In short, the absence of stringent regulations benefits space-faring nations by keeping barriers to entry low—a convenient but unsustainable status quo.

Fragmentation vs. Collisions

One of the report’s key revelations concerns the difference between fragmentation and collision events. While deliberate collisions are highly destructive, unintentional fragmentations—caused by factors such as residual propellant leaks or battery failures—pose an even greater problem.

Dr. Krag notes that while collisions occur roughly once every five years, space sees 10 fragmentations due to explosions annually. “Sixty percent of debris in orbit today results from past explosions,” he explains.

The solution lies in better satellite passivation techniques—ensuring spacecraft have no leftover fuel or battery charge that could trigger explosions. However, as Prof. Früh points out, unexplained fragmentation events remain a concern: “Despite our best efforts, we have seen upper-stage rockets that were supposedly passivated still break apart. We still have technology gaps to address.”

A Strategic Approach

At its core, the debris crisis is a technological challenge compounded by a short-sighted mindset.
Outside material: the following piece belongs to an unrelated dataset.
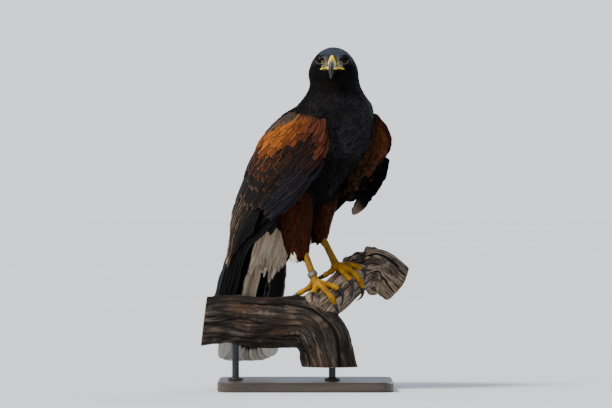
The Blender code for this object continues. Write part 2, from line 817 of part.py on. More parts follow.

Humanity has always been more eager to explore than to clean up after itself. The space sector, unsurprisingly, is more like Ulysses, enthralled by discovery, than Penelope, dedicated to keeping our home - our orbital environment- safe and sustainable.

ESA appears to be attempting a Penelope maneuver. Recognizing that it cannot solve the problem alone, ESA is working to establish technological solutions that could set a precedent for the global community. The Zero Debris Charter, though not legally binding, represents a step in this direction. Notably, ESA has committed its own satellites to a five-year post-mission deorbiting timeline, setting a potential industry standard.

ESA’s strategy is not one of expansion, but of preservation. Leading by example, the agency wants to demonstrate that responsible spaceflight is possible. The questions are whether it will work, and whether others will follow suit.